New York City’s Most Misallocated Asset Could Help Solve Its Housing Crisis
By Robert Knakal March 12, 2024 10:16 am
reprintsWhat would you do if you desperately needed money and desperately needed more housing, and were sitting on an asset worth about $26 billion?
If you were New York City, I guess the answer would be, “Not much!”
What I am referring to is the massive amount of land that NYC owns: approximately 196 acres of mostly prime land. Oh, and that’s just in Manhattan south of 96th Street on the East Side and south of 110th Street on the West Side.
Yes, that’s right. I have counted it all. The city in this area owns about 8.5 million square feet of land currently under 20 million square feet of public housing. This stock is mostly not in great shape as evidenced by the horror stories reported in the media almost monthly. And the buildings are in such bad shape, with so much deferred maintenance, that investing in these buildings is throwing good money after bad.
During the pandemic, I did a walking tour of every street in this area of Manhattan. One of the most stunning impacts the tour had on me was the minuscule lot coverage public housing has relative to private sector housing. In the private sector, lot coverage is probably 80 percent on average. In public housing, the lot coverage is probably in the 12 to 15 percent range. This is a very important fact.
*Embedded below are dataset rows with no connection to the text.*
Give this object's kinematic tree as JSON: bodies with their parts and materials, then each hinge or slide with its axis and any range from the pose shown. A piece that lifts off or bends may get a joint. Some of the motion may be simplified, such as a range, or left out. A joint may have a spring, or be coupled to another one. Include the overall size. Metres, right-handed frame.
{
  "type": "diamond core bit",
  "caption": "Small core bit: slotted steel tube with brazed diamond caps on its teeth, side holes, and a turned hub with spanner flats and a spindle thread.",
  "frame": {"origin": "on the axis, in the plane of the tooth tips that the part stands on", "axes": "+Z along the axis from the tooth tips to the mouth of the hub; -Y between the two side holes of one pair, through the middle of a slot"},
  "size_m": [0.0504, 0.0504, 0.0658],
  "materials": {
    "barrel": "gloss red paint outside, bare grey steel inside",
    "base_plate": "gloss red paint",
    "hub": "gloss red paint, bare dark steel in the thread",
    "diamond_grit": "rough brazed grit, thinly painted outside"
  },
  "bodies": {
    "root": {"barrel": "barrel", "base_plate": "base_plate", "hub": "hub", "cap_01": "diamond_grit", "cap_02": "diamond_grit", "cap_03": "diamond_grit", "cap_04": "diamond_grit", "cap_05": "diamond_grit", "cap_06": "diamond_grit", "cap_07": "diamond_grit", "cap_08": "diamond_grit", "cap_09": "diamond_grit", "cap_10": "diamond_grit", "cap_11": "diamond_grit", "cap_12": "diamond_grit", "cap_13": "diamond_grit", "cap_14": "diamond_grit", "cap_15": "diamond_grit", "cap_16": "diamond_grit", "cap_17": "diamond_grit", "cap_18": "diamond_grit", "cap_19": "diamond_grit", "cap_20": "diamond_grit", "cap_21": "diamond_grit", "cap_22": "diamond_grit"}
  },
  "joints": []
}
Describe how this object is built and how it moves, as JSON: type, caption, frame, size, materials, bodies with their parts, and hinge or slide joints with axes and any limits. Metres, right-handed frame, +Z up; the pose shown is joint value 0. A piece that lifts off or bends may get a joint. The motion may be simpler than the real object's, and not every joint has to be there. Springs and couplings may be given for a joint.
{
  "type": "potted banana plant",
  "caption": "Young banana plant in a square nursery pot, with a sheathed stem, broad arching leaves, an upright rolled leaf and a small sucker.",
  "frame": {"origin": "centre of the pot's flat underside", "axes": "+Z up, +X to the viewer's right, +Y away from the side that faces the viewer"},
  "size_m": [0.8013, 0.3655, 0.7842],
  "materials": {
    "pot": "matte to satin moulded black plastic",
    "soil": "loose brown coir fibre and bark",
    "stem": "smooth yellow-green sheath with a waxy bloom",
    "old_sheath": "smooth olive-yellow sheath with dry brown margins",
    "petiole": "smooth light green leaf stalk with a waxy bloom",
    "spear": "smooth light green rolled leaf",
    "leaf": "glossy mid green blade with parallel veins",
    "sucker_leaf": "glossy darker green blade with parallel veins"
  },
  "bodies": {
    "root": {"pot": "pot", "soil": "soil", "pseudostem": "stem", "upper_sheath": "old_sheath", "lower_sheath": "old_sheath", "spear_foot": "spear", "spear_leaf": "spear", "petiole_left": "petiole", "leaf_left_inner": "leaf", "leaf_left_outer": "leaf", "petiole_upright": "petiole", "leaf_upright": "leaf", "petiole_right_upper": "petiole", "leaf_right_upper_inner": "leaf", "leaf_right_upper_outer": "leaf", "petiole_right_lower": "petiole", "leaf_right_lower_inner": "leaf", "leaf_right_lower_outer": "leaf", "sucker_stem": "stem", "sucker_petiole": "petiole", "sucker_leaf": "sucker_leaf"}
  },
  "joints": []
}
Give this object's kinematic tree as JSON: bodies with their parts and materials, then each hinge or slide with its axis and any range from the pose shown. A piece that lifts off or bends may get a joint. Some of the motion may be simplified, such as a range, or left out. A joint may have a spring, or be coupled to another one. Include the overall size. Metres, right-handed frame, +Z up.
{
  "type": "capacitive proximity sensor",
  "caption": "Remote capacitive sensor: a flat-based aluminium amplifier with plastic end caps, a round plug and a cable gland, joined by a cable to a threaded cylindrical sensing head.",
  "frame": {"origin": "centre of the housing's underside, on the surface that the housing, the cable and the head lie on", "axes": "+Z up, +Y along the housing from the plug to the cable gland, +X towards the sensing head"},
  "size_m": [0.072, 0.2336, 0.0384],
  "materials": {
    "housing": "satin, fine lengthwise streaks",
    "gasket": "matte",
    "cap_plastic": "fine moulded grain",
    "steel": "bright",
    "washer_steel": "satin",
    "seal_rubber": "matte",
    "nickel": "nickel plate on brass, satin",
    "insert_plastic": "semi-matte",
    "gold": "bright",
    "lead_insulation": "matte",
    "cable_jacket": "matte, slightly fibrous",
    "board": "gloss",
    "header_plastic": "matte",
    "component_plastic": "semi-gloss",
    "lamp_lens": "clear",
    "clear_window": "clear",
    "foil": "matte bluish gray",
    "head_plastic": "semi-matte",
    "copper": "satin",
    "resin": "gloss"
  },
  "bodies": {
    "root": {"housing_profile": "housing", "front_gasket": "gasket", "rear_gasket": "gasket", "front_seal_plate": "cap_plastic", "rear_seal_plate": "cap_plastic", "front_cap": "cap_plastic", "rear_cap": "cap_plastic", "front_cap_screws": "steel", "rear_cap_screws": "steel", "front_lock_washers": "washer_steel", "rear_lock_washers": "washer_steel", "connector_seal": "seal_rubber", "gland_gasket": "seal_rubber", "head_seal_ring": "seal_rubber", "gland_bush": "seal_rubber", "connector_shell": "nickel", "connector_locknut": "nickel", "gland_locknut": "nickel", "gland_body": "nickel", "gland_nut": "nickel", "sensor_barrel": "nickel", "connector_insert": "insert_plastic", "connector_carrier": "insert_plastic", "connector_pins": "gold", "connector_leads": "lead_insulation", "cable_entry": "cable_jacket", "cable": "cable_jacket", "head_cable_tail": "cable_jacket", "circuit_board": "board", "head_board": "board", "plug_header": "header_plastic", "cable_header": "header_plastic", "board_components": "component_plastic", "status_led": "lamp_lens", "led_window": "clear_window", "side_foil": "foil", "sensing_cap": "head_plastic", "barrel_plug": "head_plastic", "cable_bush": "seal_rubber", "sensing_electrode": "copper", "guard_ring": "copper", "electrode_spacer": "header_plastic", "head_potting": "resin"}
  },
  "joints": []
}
The reason coverage is so important is because new buildings can be constructed on most sites without having to relocate any tenants. There are superblocks on which 1,500 people might live today while there could be 15,000 living on that land if it was used properly. A new building could be constructed, and tenants asked to move 100 feet into a brand-new building at the same rent. Who wouldn’t want to do that? Then the older buildings can be demolished to make way for more new buildings.
There are currently about 13 million square feet of unused air rights on city land in the area I tracked, and that is with poor zoning. These parcels should be rezoned to a 10 floor area ratio, which is a reasonable residential density given where most of this land is.
For example, from 14th Street south to just beyond the Brooklyn Bridge is essentially prime waterfront property that could easily accommodate this zoning or higher. This rezoning would mean 85 million square feet should be sitting on this land rather than the 20 million feet that exists. Each of those 65 million buildable square feet would have an average value of about $400 today, or a total of about $26 billion. Some of this land could be sold; some ground-leased to provide an annuity for the city or financed to provide a lump sum of cash; and some could remain city-owned. And we would have 100,000 new units of housing for folks to enjoy.
Regardless of how you look at it, it is nothing short of wasteful that all of this land is just sitting there while there is such a dire need for housing people within all economic strata. This is the answer.
And these numbers are just in prime Manhattan. Can you imagine what could be done if all of the city-owned land in the outer boroughs was counted and included in a massive housing initiative?
Robert Knakal is an independent broker in New York City.